>>>

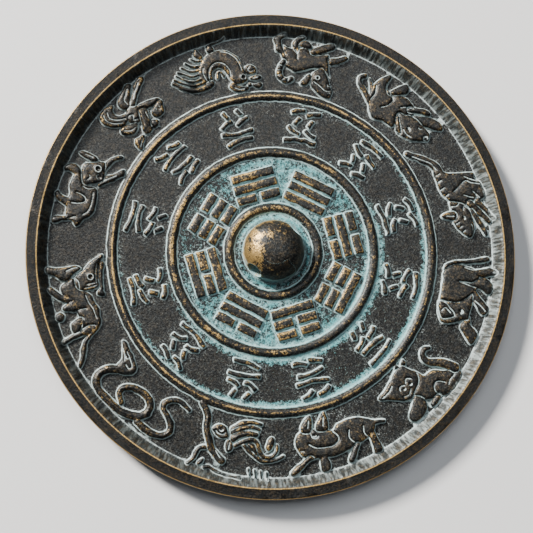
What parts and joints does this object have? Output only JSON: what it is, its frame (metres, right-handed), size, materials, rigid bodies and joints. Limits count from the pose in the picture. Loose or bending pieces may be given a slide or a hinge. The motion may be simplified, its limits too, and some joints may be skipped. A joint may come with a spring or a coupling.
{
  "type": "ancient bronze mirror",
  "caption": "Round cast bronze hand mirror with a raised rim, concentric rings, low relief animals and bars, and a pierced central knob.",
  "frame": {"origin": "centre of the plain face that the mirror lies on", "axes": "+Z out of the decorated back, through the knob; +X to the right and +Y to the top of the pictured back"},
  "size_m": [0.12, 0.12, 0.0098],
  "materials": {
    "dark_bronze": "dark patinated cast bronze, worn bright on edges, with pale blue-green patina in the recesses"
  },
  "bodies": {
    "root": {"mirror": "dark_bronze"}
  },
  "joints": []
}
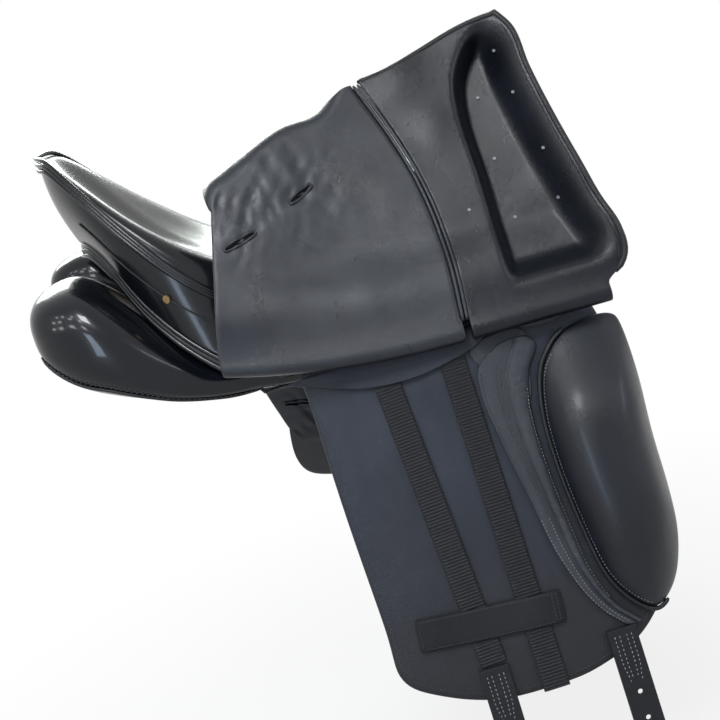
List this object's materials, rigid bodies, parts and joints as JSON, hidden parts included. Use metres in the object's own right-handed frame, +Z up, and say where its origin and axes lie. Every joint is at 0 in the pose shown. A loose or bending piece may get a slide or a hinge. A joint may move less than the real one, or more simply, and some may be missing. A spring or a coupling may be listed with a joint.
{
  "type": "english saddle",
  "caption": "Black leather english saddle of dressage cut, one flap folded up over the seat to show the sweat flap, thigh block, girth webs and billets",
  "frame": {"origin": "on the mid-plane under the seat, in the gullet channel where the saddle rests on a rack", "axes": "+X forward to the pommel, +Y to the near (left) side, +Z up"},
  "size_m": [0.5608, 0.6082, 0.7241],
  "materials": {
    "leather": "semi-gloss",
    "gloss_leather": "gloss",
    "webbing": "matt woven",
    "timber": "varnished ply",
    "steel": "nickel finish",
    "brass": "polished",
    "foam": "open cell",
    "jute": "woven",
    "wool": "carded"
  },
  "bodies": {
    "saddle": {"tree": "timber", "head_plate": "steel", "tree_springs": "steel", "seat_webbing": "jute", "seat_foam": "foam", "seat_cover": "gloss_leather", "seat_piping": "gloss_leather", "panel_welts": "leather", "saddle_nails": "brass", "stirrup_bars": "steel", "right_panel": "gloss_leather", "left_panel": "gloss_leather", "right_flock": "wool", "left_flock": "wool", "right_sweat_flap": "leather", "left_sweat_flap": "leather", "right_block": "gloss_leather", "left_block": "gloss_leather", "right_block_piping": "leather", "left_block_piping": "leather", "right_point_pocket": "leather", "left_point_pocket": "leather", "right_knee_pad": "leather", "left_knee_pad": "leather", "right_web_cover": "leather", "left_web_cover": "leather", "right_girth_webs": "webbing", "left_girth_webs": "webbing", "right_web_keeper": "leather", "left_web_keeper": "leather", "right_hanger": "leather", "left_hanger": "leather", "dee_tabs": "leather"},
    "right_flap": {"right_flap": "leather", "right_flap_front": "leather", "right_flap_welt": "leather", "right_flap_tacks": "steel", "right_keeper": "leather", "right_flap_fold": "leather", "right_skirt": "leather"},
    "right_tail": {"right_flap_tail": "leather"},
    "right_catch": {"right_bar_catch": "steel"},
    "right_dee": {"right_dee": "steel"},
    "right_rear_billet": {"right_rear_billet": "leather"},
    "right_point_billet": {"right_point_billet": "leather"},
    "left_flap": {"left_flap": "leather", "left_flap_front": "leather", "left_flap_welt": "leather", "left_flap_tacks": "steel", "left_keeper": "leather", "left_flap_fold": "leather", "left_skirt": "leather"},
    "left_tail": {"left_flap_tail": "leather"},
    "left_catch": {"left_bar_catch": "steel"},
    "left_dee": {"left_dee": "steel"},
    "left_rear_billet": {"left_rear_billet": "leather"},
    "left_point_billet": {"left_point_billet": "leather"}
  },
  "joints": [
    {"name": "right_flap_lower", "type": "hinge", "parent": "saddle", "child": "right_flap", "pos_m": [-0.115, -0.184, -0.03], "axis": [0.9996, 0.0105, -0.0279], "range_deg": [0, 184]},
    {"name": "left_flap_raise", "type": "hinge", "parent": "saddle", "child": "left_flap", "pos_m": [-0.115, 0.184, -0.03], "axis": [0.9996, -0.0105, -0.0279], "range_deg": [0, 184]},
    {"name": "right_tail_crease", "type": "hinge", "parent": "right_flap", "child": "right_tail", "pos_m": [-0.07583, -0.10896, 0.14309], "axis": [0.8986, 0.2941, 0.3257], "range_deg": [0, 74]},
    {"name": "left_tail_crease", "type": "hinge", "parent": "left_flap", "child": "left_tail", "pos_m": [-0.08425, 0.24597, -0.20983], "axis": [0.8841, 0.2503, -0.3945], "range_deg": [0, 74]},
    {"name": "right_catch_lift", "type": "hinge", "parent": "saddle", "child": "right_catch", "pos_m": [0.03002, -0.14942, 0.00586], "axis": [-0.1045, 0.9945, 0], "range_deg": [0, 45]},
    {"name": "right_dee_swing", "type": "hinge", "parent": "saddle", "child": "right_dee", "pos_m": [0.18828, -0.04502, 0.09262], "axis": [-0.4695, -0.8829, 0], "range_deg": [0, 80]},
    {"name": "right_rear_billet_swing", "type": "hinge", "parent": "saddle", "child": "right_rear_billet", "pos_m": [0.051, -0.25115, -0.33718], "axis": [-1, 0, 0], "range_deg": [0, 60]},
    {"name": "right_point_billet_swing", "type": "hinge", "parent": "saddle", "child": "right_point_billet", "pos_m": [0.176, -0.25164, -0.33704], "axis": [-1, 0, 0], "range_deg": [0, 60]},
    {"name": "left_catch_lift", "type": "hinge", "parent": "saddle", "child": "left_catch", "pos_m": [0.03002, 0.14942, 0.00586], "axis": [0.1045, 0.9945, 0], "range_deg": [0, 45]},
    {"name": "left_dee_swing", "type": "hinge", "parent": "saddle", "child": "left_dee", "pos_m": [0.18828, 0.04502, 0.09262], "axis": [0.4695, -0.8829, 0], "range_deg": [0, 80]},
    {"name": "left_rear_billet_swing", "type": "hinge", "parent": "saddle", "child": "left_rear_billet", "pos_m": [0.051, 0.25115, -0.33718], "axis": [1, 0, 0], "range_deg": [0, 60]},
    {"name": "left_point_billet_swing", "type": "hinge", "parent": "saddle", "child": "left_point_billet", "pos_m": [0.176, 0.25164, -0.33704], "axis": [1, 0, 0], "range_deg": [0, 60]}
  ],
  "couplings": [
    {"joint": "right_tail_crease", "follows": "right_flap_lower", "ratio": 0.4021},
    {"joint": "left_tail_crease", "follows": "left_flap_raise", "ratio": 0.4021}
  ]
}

<<<
>>>

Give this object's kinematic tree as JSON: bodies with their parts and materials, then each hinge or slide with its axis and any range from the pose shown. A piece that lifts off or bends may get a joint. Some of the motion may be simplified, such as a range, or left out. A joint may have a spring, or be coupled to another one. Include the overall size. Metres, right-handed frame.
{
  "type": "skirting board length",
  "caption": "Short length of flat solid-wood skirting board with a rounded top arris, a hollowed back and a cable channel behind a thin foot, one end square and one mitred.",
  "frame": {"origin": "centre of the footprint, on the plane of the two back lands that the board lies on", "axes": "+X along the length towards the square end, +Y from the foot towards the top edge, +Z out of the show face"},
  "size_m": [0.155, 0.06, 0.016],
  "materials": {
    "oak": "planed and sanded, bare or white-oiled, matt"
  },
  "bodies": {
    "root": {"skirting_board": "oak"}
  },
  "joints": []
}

<<<

_TO BE DONE_
Show all lines from the records above where the word "object" occurs.

_WORKED SOLUTION_
What parts and joints does this object have? Output only JSON: what it is, its frame (metres, right-handed), size, materials, rigid bodies and joints. Limits count from the pose in the picture. Loose or bending pieces may be given a slide or a hinge. The motion may be simplified, its limits too, and some joints may be skipped. A joint may come with a spring or a coupling.
List this object's materials, rigid bodies, parts and joints as JSON, hidden parts included. Use metres in the object's own right-handed frame, +Z up, and say where its origin and axes lie. Every joint is at 0 in the pose shown. A loose or bending piece may get a slide or a hinge. A joint may move less than the real one, or more simply, and some may be missing. A spring or a coupling may be listed with a joint.
Give this object's kinematic tree as JSON: bodies with their parts and materials, then each hinge or slide with its axis and any range from the pose shown. A piece that lifts off or bends may get a joint. Some of the motion may be simplified, such as a range, or left out. A joint may have a spring, or be coupled to another one. Include the overall size. Metres, right-handed frame.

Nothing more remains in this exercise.